A sound construction cloud ERP comparison should therefore assess six dimensions together: project controls depth, compliance oversight, integration architecture, deployment flexibility, total cost of ownership and modernization fit. Organizations with strict process standardization goals may prefer SaaS platforms with strong native workflows and lower infrastructure overhead. Firms with complex joint ventures, regional compliance variation, specialized commercial models or partner-led delivery requirements may need more extensibility, dedicated environments or managed cloud services. This is where a partner-first model can matter. Providers such as SysGenPro are relevant when enterprises, MSPs or system integrators need a white-label ERP platform approach, OEM opportunities or managed cloud services that preserve implementation flexibility while improving governance and operational resilience.
What should executives compare first in a construction cloud ERP decision?
The first question is whether the ERP can act as the control tower for a multi-project business, not just as a back-office ledger. Construction leaders need visibility across committed cost, change orders, subcontractor exposure, retention, procurement, payroll, equipment, cash flow and compliance status at project, program and enterprise levels. If the platform only reports after transactions settle, it may support accounting but not active project governance. The second question is whether compliance oversight is embedded into operational workflows. Insurance certificates, safety documentation, contract approvals, delegated authority, segregation of duties and audit trails should not depend on email and spreadsheets. The third question is whether the cloud model supports the organization's risk posture and delivery model. A fast-growing contractor, developer-builder or EPC organization may need different answers than a regional specialist with strict client-mandated hosting requirements.

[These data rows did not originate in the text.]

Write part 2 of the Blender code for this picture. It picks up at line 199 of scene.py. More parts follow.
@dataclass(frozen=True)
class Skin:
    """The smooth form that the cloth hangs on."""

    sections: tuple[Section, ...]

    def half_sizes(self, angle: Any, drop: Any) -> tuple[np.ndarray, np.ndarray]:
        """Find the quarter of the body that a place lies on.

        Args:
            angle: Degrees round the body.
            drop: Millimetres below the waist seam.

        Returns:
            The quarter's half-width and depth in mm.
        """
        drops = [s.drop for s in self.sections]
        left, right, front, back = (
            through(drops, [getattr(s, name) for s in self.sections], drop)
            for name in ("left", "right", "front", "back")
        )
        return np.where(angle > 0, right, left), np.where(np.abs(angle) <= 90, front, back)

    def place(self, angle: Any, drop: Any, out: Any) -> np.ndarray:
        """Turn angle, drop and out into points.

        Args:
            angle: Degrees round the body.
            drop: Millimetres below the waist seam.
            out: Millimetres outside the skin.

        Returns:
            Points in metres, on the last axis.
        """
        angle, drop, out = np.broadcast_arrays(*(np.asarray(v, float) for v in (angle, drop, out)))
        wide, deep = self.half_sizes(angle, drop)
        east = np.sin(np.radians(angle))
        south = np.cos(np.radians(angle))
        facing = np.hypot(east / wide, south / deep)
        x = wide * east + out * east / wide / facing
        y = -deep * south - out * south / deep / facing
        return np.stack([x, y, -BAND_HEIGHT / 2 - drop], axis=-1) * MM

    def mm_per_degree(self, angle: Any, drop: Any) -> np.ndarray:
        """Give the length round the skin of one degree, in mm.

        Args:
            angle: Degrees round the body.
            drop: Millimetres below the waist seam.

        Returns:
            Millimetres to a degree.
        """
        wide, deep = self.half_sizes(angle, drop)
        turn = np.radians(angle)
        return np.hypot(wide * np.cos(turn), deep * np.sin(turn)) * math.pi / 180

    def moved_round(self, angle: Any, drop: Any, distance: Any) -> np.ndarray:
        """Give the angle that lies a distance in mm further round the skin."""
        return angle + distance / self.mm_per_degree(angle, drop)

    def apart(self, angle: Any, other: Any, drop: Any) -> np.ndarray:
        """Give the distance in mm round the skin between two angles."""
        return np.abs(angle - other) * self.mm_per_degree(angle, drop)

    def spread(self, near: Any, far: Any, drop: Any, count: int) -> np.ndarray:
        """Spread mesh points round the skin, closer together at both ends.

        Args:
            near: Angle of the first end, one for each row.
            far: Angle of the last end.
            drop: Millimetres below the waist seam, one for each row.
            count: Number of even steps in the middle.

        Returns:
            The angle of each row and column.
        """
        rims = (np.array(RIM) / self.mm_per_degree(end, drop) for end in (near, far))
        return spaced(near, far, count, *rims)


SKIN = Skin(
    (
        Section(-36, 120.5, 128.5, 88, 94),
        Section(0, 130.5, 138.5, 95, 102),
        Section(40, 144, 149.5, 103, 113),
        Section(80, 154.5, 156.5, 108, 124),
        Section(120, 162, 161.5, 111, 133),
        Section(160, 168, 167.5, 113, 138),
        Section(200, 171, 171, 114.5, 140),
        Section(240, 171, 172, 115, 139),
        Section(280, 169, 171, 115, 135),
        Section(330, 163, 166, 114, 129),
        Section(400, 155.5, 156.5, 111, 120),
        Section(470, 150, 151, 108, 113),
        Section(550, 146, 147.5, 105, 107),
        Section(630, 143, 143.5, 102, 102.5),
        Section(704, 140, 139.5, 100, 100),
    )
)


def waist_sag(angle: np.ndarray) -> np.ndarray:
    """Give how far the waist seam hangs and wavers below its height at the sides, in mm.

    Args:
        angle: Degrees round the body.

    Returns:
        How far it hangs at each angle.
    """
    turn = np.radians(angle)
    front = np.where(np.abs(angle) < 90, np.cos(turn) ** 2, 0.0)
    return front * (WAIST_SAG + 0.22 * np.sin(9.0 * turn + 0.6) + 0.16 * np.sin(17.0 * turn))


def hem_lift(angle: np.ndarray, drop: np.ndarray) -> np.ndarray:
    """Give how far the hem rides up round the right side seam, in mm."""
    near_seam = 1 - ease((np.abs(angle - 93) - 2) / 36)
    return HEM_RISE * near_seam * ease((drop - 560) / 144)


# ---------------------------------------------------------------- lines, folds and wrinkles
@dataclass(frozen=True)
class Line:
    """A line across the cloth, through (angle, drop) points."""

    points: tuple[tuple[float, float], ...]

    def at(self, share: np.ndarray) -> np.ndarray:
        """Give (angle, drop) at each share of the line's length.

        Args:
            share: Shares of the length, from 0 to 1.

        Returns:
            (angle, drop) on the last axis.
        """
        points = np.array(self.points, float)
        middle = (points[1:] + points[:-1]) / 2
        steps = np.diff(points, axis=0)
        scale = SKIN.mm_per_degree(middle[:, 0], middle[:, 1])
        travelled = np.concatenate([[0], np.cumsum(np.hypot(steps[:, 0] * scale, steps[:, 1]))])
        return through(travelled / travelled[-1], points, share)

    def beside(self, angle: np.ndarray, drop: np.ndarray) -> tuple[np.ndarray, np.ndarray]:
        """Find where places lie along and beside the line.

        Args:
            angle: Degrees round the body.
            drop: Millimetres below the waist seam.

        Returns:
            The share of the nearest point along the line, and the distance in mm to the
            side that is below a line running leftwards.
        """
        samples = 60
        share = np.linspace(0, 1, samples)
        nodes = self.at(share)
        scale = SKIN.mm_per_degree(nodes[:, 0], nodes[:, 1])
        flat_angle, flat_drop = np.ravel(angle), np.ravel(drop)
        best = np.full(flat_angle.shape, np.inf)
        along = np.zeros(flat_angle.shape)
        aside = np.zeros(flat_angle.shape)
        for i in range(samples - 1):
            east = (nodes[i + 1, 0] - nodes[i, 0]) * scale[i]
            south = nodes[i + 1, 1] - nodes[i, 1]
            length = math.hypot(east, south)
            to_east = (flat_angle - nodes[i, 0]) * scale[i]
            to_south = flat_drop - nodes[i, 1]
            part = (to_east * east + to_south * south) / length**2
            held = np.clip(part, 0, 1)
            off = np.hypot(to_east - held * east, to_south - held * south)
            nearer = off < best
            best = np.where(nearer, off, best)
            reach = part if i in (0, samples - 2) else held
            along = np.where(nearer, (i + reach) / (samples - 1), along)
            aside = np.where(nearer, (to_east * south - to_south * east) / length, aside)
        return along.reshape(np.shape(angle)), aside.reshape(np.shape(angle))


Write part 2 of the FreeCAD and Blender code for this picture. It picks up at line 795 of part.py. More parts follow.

| Evaluation dimension | What to assess | Why it matters in construction | Typical trade-off |
|---|---|---|---|
| Multi-project controls | Portfolio dashboards, job costing, commitments, change management, retention, forecasting | Executives need cross-project visibility before margin erosion appears in finance close | Deep controls can increase implementation design effort |
| Compliance oversight | Document control, subcontractor compliance, approvals, auditability, policy enforcement | Construction risk often sits in fragmented operational processes rather than in the general ledger | Stronger governance may require more disciplined process adoption |
| Deployment model | SaaS, self-hosted, private cloud, dedicated cloud, hybrid cloud | Hosting model affects customization, data residency, resilience and internal IT burden | More control usually means more operational responsibility or managed services cost |
| Licensing model | Per-user, role-based, unlimited-user, external access economics | Large field and subcontractor ecosystems can make user-based pricing expensive or restrictive | Lower entry pricing can become costly as adoption expands |
| Integration architecture | API-first design, event handling, identity integration, data synchronization | Construction ERP must connect estimating, project management, payroll, procurement and BI tools | Highly open architectures may require stronger governance to avoid integration sprawl |
| Extensibility and governance | Workflow configuration, custom objects, reporting, policy controls | Construction operating models vary by contract type, geography and entity structure | Heavy customization can complicate upgrades if not governed well |
How do deployment models change the ERP business case?
Construction organizations often underestimate how much deployment architecture shapes cost, agility and compliance. Multi-tenant SaaS platforms usually offer the fastest path to standardization, lower infrastructure management and simpler upgrade cycles. They are often well suited for firms prioritizing process harmonization over deep platform-level customization. However, they may impose constraints on database-level control, release timing and environment isolation. Dedicated cloud and private cloud models provide more control over performance tuning, security boundaries, integration patterns and custom extensions, which can be important for enterprises with complex reporting, regional compliance obligations or specialized workflows. Hybrid cloud can be appropriate when some workloads must remain close to legacy systems, regulated data stores or site-specific operational tools during a phased modernization.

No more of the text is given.